Records with modeling code
***

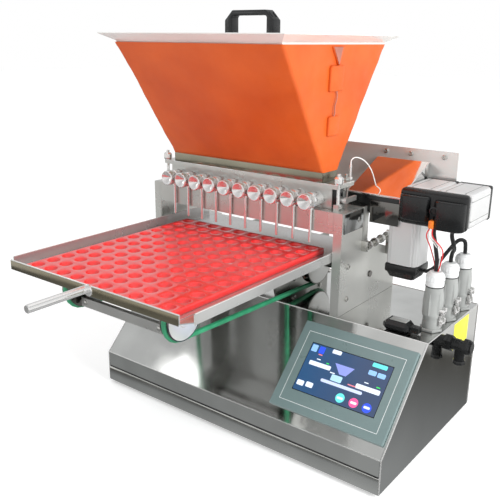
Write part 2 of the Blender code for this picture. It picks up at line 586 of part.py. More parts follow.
# ---------------------------------------------------------------- clamp bolts
SWING_Y, SWING_PIVOT_Z = 0.163, 0.4050
SWING_X = FLANGE_HALF - 0.002         # from the middle of the bridge
EYE_HALF, PIN_RADIUS = 0.0035, 0.0019


def build_clamps():
    for side, name in ((-1, "clamp_bolt_left"), (1, "clamp_bolt_right")):
        x = CENTRE_X + side * SWING_X
        eye = 0.0055
        nut_low = FLANGE_TOP + GAP
        bolt = rod(name, (x, SWING_Y - EYE_HALF, SWING_PIVOT_Z), (x, SWING_Y + EYE_HALF, SWING_PIVOT_Z), eye, CHROME,
                   sides=16)
        shank = rod(name + "_shank", (x, SWING_Y, SWING_PIVOT_Z + 0.003), (x, SWING_Y, nut_low + 0.018), 0.0032,
                    group=cutters, sides=12)
        nut = turned(name + "_nut", [(0, 0.013), (0.006, 0.013), (0.0085, 0.0105), (0.0085, 0.003),
                                     (0.0075, 0), (0, 0)], (x, SWING_Y, nut_low), (0, 0, 1), group=cutters, sides=16)
        join(bolt, shank, nut)
        cut(bolt, rod(name + "_pin_hole", (x, SWING_Y - 0.01, SWING_PIVOT_Z), (x, SWING_Y + 0.01, SWING_PIVOT_Z),
                      PIN_RADIUS + GAP, group=cutters, sides=12))


# ---------------------------------------------------------------- drives
def build_drives():
    hood = folded("drive_hood", [(HOOD_FRONT, HOOD_BOTTOM), (HOOD_FRONT, HOOD_LIP), (HOOD_REAR - 0.012, HOOD_TOP)],
                  HOOD_LEFT, HOOD_RIGHT, SHEET, MIRROR)
    cheek = [(HOOD_FRONT + 0.001, HOOD_BOTTOM), (HOOD_FRONT + 0.001, HOOD_LIP - 0.001),
             (HOOD_REAR - 0.013, HOOD_TOP - 0.001), (HOOD_REAR - 0.0123, HOOD_BOTTOM)]
    turn = (math.radians(90), 0, math.radians(90))
    join(hood, slab("hood_cheek", cheek, SHEET, (HOOD_RIGHT - SHEET / 2, 0, 0), turn, group=cutters),
         box("hood_floor", (HOOD_LEFT, HOOD_FRONT + 0.001, HOOD_BOTTOM), (HOOD_RIGHT, HOOD_REAR - 0.0125,
                                                                        HOOD_BOTTOM + SHEET), group=cutters))
    box("rear_guard", (0.060, HOOD_REAR - 0.0097, 0.360), (GUARD_RIGHT, HOOD_REAR - 0.0077, GUARD_TOP + 0.001),
        MIRROR)
    cover = box("servo_covers", (COVER_LEFT, COVER_FRONT, COVER_BOTTOM), (COVER_RIGHT, COVER_REAR, COVER_TOP),
                BLACK, rounding=0.008, segments=3)
    middle = (COVER_LEFT + COVER_RIGHT) / 2
    valley = rod("cover_valley", (middle, COVER_FRONT - 0.002, COVER_BOTTOM + 0.020),
                 (middle, COVER_FRONT - 0.002, COVER_TOP - 0.014), 0.010, group=cutters, sides=20)
    cut(cover, valley)
    for name, left in (("piston_servo", COVER_LEFT), ("valve_servo", COVER_RIGHT - SERVO)):
        box(name, (left, COVER_REAR + GAP, SERVO_Z - SERVO / 2), (left + SERVO, SERVO_REAR, SERVO_Z + SERVO / 2),
            ALUMINIUM, rounding=0.005, segments=2)
    x, y, half = LIFT_SERVO_X, LIFT_SERVO_Y, LIFT_SERVO_HALF
    box("lift_servo", (x - half, y - half, LIFT_CAP_TOP + GAP), (x + half, y + half, COVER_BOTTOM - GAP), ALUMINIUM,
        rounding=0.006, segments=2)
    box("lift_servo_cap", (x - half, y - half, LIFT_CAP_BOTTOM), (x + half, y + half, LIFT_CAP_TOP), BLACK,
        rounding=0.007, segments=2)


# ---------------------------------------------------------------- connectors and leads
def build_connectors():
    bottom = DECK_TOP + GAP
    height = PLUG_TOP - bottom
    r = PLUG_RADIUS
    profile = [(0, height), (0.0085, height), (0.0140, height - 0.003), (0.0140, height - 0.022),
               (0.0150, height - 0.023), (0.0150, height - 0.034), (r - 0.001, height - 0.044), (r - 0.001, 0.034),
               (0.0145, 0.030), (0.0145, 0.020), (r, 0.016), (r, 0.005), (0.0165, 0.005), (0.0165, 0), (0, 0)]
    for k, y in enumerate(PLUG_Y):
        turned(f"deck_plug_{k + 1}", profile, (PLUG_X, y, bottom), (0, 0, 1), GREY, sides=14)
    hood = box("signal_plug", (0.528, 0.148, bottom), (0.575, 0.180, bottom + 0.018), BLACK, rounding=0.006,
               segments=1)
    join(hood, box("signal_plug_neck", (0.560, 0.157, bottom + 0.003), (0.590, 0.171, bottom + 0.013),
                   group=cutters))
    y, z = 0.236, 0.181
    start = BASE_WIDTH + GAP
    gland = rod("side_gland", (start, y, z), (GLAND_END, y, z), 0.010, BLACK, sides=20)
    join(gland, rod("gland_flange", (start, y, z), (start + 0.006, y, z), 0.015, group=cutters, sides=6),
         rod("gland_leg", (start + 0.020, y, z), (start + 0.020, y, z - 0.034), 0.009, group=cutters, sides=16),
         rod("gland_collar", (start + 0.027, y, z), (GLAND_END - 0.002, y, z), 0.013, group=cutters, sides=8))


LEAD_RADIUS = 0.0035
LEAD_START, LEAD_END = COVER_BOTTOM - 0.0006, PLUG_TOP + 0.0006
LEAD_ROUTES = (
    ("lead_piston_servo", ((0.575, 0.223, LEAD_START), (0.575, 0.223, LEAD_START - 0.008),
                           (0.580, 0.220, 0.357), (0.586, 0.213, 0.344), (0.592, 0.204, 0.334),
                           (0.594, 0.200, LEAD_END + 0.008), (0.594, 0.200, LEAD_END))),
    ("lead_valve_servo", ((0.606, 0.224, LEAD_START), (0.606, 0.224, LEAD_START - 0.008),
                          (0.607, 0.232, 0.357), (0.604, 0.246, 0.345), (0.597, 0.258, 0.335),
                          (0.594, 0.262, LEAD_END + 0.008), (0.594, 0.262, LEAD_END))),
    ("lead_lift_servo", ((0.5437, 0.268, 0.289), (0.551, 0.268, 0.289), (0.561, 0.278, 0.297),
                         (0.573, 0.296, 0.322), (0.584, 0.313, 0.341), (0.592, 0.325, 0.339),
                         (0.594, 0.327, LEAD_END + 0.008), (0.594, 0.327, LEAD_END))),
)


def build_leads():
    for name, route in LEAD_ROUTES:
        tube(name, smooth_route(route), LEAD_RADIUS, BLACK)


build_base()
build_terminal()
build_bridge()
build_conveyor()
build_tray()
build_block()
build_hopper()
build_clamps()
build_drives()
build_connectors()
build_leads()
bpy.context.view_layer.update()
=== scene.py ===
"""Looks of a bench-top depositor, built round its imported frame.

Every place is given with at(x, y, z), in metres from the front left corner of the base at floor level:
+X to the right, +Y to the rear, +Z up.
"""

import json
import math

import bmesh
import bpy
from mathutils import Matrix, Vector, noise


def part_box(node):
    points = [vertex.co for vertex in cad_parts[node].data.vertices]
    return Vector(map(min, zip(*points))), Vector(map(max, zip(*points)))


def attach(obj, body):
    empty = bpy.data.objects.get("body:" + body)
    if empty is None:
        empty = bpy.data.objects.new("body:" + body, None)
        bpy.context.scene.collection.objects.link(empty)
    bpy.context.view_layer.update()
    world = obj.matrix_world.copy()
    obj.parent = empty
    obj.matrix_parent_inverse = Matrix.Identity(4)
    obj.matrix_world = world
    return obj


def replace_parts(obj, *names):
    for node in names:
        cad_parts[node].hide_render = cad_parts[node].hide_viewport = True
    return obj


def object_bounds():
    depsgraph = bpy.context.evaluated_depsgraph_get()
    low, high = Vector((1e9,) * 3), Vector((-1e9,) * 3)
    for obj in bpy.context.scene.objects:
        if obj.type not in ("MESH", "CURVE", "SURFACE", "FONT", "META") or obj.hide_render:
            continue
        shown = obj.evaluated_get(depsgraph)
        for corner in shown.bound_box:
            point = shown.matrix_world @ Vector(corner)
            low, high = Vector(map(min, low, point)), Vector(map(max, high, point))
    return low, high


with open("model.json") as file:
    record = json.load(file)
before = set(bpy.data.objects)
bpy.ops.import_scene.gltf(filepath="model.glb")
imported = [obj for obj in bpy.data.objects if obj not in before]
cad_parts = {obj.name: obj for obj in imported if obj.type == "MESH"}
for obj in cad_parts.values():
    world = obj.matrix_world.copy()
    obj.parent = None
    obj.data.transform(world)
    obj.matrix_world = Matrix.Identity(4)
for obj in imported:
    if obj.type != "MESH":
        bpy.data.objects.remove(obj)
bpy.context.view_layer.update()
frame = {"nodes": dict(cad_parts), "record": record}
nodes = frame["nodes"]

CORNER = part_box("base_end_left")[0]
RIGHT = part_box("base_end_right")[1].x - CORNER.x
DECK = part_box("base_shell")[1].z
SKIRT_TOP, DECK_FRONT = 0.068, 0.142         # the two folds of the base's front
SLOPE = math.atan2(DECK - SKIRT_TOP, DECK_FRONT)


def at(x, y, z):
    return Vector((CORNER.x + x, CORNER.y + y, z))


def on_slope(across, up, proud=0.0):
    """A point of the slanted face: across it, up it, and proud of it."""
    return at(across, up * math.cos(SLOPE) - proud * math.sin(SLOPE),
        SKIRT_TOP + up * math.sin(SLOPE) + proud * math.cos(SLOPE))


def measured(node):
    """A node's lowest and highest corner, from the front left corner of the base."""
    low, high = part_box(node)
    shift = Vector((CORNER.x, CORNER.y, 0))
    return low - shift, high - shift


def add_node(tree, kind):
    return tree.nodes.new("ShaderNode" + kind)


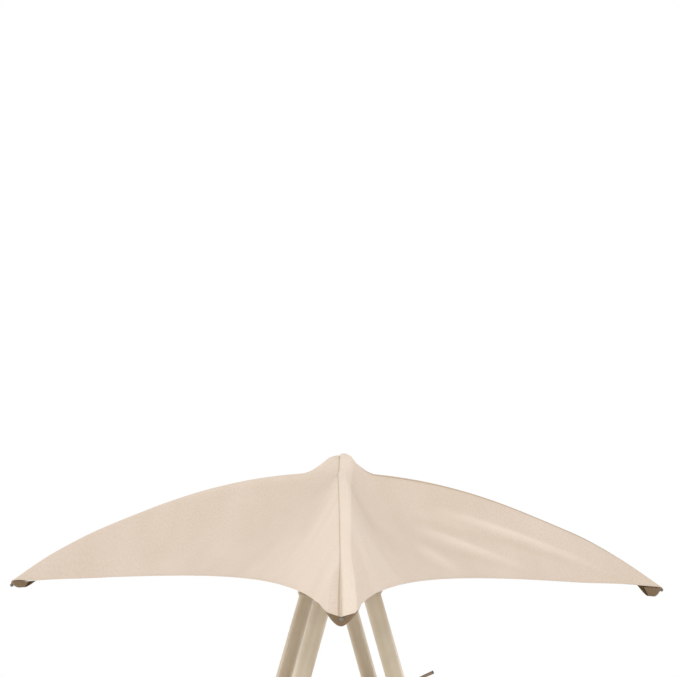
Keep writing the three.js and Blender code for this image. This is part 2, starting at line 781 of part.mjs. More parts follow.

***

WRITTEN REQUEST: Nothing beyond the required lines should be retyped: start with the line that contains "build_base()" and finish with the line that contains "depsgraph = bpy.context.evaluated_depsgraph_get()".

TASK SOLUTION:
build_base()
build_terminal()
build_bridge()
build_conveyor()
build_tray()
build_block()
build_hopper()
build_clamps()
build_drives()
build_connectors()
build_leads()
bpy.context.view_layer.update()
=== scene.py ===
"""Looks of a bench-top depositor, built round its imported frame.

Every place is given with at(x, y, z), in metres from the front left corner of the base at floor level:
+X to the right, +Y to the rear, +Z up.
"""

import json
import math

import bmesh
import bpy
from mathutils import Matrix, Vector, noise


def part_box(node):
    points = [vertex.co for vertex in cad_parts[node].data.vertices]
    return Vector(map(min, zip(*points))), Vector(map(max, zip(*points)))


def attach(obj, body):
    empty = bpy.data.objects.get("body:" + body)
    if empty is None:
        empty = bpy.data.objects.new("body:" + body, None)
        bpy.context.scene.collection.objects.link(empty)
    bpy.context.view_layer.update()
    world = obj.matrix_world.copy()
    obj.parent = empty
    obj.matrix_parent_inverse = Matrix.Identity(4)
    obj.matrix_world = world
    return obj


def replace_parts(obj, *names):
    for node in names:
        cad_parts[node].hide_render = cad_parts[node].hide_viewport = True
    return obj


def object_bounds():
    depsgraph = bpy.context.evaluated_depsgraph_get()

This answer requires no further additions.